I’d like to be able to profile the CPU (in the CI pipeline for each service) then compare with a previous run to see if any new code adds significant CPU time. Google Cloud Profiler looks good for this. I don’t know if there are any other options?
I’d like to be able to watch for Memory Leaks in CI.
I’d like to be able to watch for any language-specific issues (e.g. goroutine leaks in Golang) in CI.
I’d like to be able to monitor latency in CI.

3-5 would need k6 running against the service (with mocks) in order to get results.

With 3-4 I’m not sure how to do the ‘comparison with a previous run’ bit. Maybe Cloud Profiler also… I haven’t tried this yet or found any other frameworks.

For 5 (latency/response times) I’m guessing:

Do some ‘baseline’ runs
Set up Thresholds in k6 based on those
Leave it be, the CI job will fail if things get worse << is there any danger that a randomly slow CI runner or cloud network will cause a false positive here?
(optionally) Export results to InfluxDB so we can capture historical results.

Does this seem like the best approach?

sstratton · February 5, 2021, 5:39pm

Ultimately I’d like the services in high-risk areas to be:

As fast as humanely possible
Not consume large amounts of CPU
Not leak memory
Not get any worse

And for the solution to:

Not be a bit overhead for the devs
Any problems to be picked up early (in CI)
To be easily interpreted by the devs and not need specialist knowledge

cesarcorrea · February 6, 2021, 3:47am

I want to express my thoughts
i m afraid that you will need to coordinate with dev ’ ops team, in order to start up and down instances on demand, by gitops or circleCI , weavework… etc…,
where each one should contains a respective code/feature version.
To profile the CPU, i think you will need to have a monitoring tool like a sidecar running along with the CI, wherein it can read CPU thresholds reached and then arise a flag.(which allows the job to reject the MERGE Request, PullRequest.

In all executions you will run, you ought to save / dump the metrics in influxDB to analyze the metrics by grafana after tests are done. (observability)

simme · February 8, 2021, 12:14pm

You could for instance use Prometheus in go to provide metrics from within the actual execution path of the code you’re testing. This would in turn allow you to work with the dev team to add metrics for internal timings, which could prove useful while benchmarking.

If you’re running GCP, using Google Cloud Profiler definitely makes sense. Worst case, you’d able to export boh RAM and CPU usage through the prometheus go client as well, although it takes a little bit more tinkering to set up.

I agree with what you’ve listed here. Maybe @nicole might be able to provide some additional insights from the perspective of good performance testing practices.

Yes. Adding a threshold for the runners CPU usage is a good way of staying on top of this. It will of course still fail the build, which I personally prefer to the alternative, but at least you’ll get a clear indicator of the cause, allowing you to just rerun the test.

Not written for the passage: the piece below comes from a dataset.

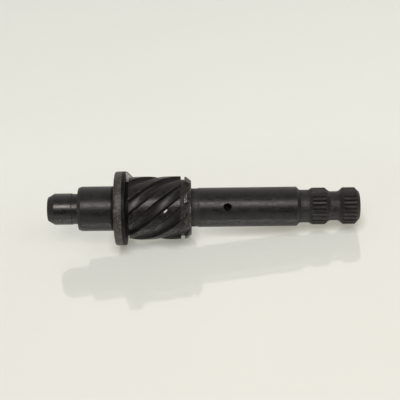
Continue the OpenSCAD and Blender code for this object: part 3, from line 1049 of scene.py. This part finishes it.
def white_sheet():
    """Glossy white, in two tones a hair apart, and a little smeared."""
    material, n = new_material("white_sheet")
    place = n.add("TexCoord").outputs["Object"]
    tone = n.mix(n.noise(place, PATCHES_PER_M, SHEET_DETAIL), *WHITE_TONES)
    dull = n.span(n.noise(place, SMEARS_PER_M, SHEET_DETAIL), *SMEAR_SPAN, *WHITE_DULL)
    rays = n.add("LightPath").outputs
    seen = n.math("MAXIMUM", rays["Is Camera Ray"], rays["Is Glossy Ray"])
    seen = n.math("MAXIMUM", seen, rays["Is Transmission Ray"])
    glow = n.times(seen, WHITE_GLOW)
    inputs = {
        "Base Color": n.mix(glow, tone, NO_LIGHT),
        "Roughness": dull,
        "Emission Color": tone,
        "Emission Strength": glow,
    }
    shader = n.add("BsdfPrincipled", inputs)
    shader.inputs["IOR"].default_value = WHITE_IOR
    n.add("OutputMaterial", {"Surface": shader.outputs[0]})
    return material


def clear_glass():
    """Clear where it faces the eye, mirror-like at a slant, and tinted brown under the shaft as painted
    contact shade.
    """
    material, n = new_material("clear_glass")
    reach = {"Distance": SHADE_REACH * MM}
    open_sky = n.add("AmbientOcclusion", reach, samples=SHADE_SAMPLES).outputs["AO"]
    lamp_ray = n.add("LightPath").outputs["Is Shadow Ray"]
    tint = n.mix(n.math("MAXIMUM", open_sky, lamp_ray), SHADE_BROWN, CLEAR)
    clear = n.add("BsdfTransparent", {"Color": tint}).outputs[0]
    mirror = n.add("BsdfGlossy", {"Roughness": GLASS_DULL}).outputs[0]
    shine = n.add("Fresnel", {"IOR": GLASS_IOR}).outputs[0]
    both = n.add("MixShader", {0: shine, 1: clear, 2: mirror}).outputs[0]
    n.add("OutputMaterial", {"Surface": both})
    return material


print("the white sheet lies", GLASS_T, "mm under the clear one")

# %% Lay the two sheets
TABLE_R, TABLE_CORNERS = 3.0, 96


def add_sheet(name, depth, material):
    """A wide round sheet, a depth in mm below what the shaft lies on."""
    bm = bmesh.new()
    bmesh.ops.create_circle(bm, cap_ends=True, segments=TABLE_CORNERS, radius=TABLE_R)
    bmesh.ops.translate(bm, verts=bm.verts, vec=(0, 0, -depth * MM))
    mesh = bpy.data.meshes.new(name)
    bm.to_mesh(mesh)
    bm.free()
    mesh.materials.append(material)
    sheet = bpy.data.objects.new(name, mesh)
    bpy.context.scene.collection.objects.link(sheet)


add_sheet("table", GLASS_T, white_sheet())
add_sheet("glass_top", 0, clear_glass())
print("table:", 2 * TABLE_R, "m across")

# %% [markdown]
# ## The room and the lamps
# Black steel shows almost nothing but reflections, so the room matters as much as the lamps. A
# wide window lamp, high in front, makes the bright band along each journal. A side lamp lights
# the faces that look towards the lever. The pale wall behind draws the upper outline, and the
# dark room in front leaves the black line between. A photographed room would do this as well,
# but four tones that fade into each other are enough, and each can be changed on its own.

# %% The room
WALL, CEILING, FRONT = (0.78, 0.74, 0.69, 1), (0.265, 0.257, 0.25, 1), (0.03, 0.03, 0.03, 1)
SIDES = (0.4, 0.4, 0.4, 1)
CEILING_RISE, WALL_RISE = (0.25, 0.8), (0.1, 0.75)
SIDES_TURN, SIDES_RISE = (0.35, 0.7), (0.1, 0.4)


def room_light():
    """The room's tone in each direction, as light from far away."""
    world = bpy.data.worlds.new("room")
    world.use_nodes = True
    world.node_tree.nodes.clear()
    n = Nodes(world.node_tree)
    way = n.add("SeparateXYZ", {0: n.add("TexCoord").outputs["Generated"]}).outputs
    tone = n.mix(n.span(way["Z"], *CEILING_RISE), FRONT, CEILING)
    tone = n.mix(n.span(way["Y"], *WALL_RISE), tone, WALL)
    sides = n.span(n.math("ABSOLUTE", way["X"]), *SIDES_TURN)
    tone = n.mix(n.times(sides, n.span(way["Z"], *SIDES_RISE)), tone, SIDES)
    shader = n.add("Background", {"Color": tone, "Strength": 1.0})
    n.add("OutputWorld", {"Surface": shader.outputs[0]})
    bpy.context.scene.world = world


room_light()
print("room:", bpy.context.scene.world.name)

# %% The lamps
LAMP_TONE, LAMP_FAR = (1.0, 0.935, 0.885), 0.85


def add_lamp(name, up, swing, wide, tall, watts):
    """A soft rectangular lamp that looks at the shaft from a height and a swing in degrees."""
    a, b = math.radians(up), math.radians(swing)
    way = Vector((math.sin(b) * math.cos(a), -math.cos(b) * math.cos(a), math.sin(a)))
    data = bpy.data.lights.new(name, "AREA")
    data.shape = "RECTANGLE"
    data.size, data.size_y, data.energy = wide, tall, watts
    data.color = LAMP_TONE
    lamp = bpy.data.objects.new(name, data)
    lamp.location = way * LAMP_FAR
    lamp.rotation_euler = way.to_track_quat("Z", "Y").to_euler()
    bpy.context.scene.collection.objects.link(lamp)
    print(name, "at", [round(v, 2) for v in lamp.location])


add_lamp("window_lamp", up=55.5, swing=-3.0, wide=0.46, tall=0.26, watts=3.55)
add_lamp("side_lamp", up=45.0, swing=52.0, wide=0.30, tall=0.30, watts=1.4)

# %% [markdown]
# ## Finish
# The colours are shown as they are, with no film curve over them.

# %% Show the colours as they are
bpy.context.scene.view_settings.view_transform = "Standard"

nicole · February 9, 2021, 1:07pm

Sounds like a solid approach. I wouldn’t be too concerned about the job failing or getting a false positive. As long as you have ways to find out why it failed (such as by using monitoring metrics and thresholds in k6, as Simme suggested), a failure can still be useful information.

And on that note, I just wanted to add that I don’t think capturing some historical results is optional. It’s not always immediately obvious from just the last result that there’s a problem. You might ignore a failure once as an outlier, but if you later spot a pattern of failures (slow response times every month/quarter at a certain time), you’ll be glad you kept data for what you thought were “random” failures.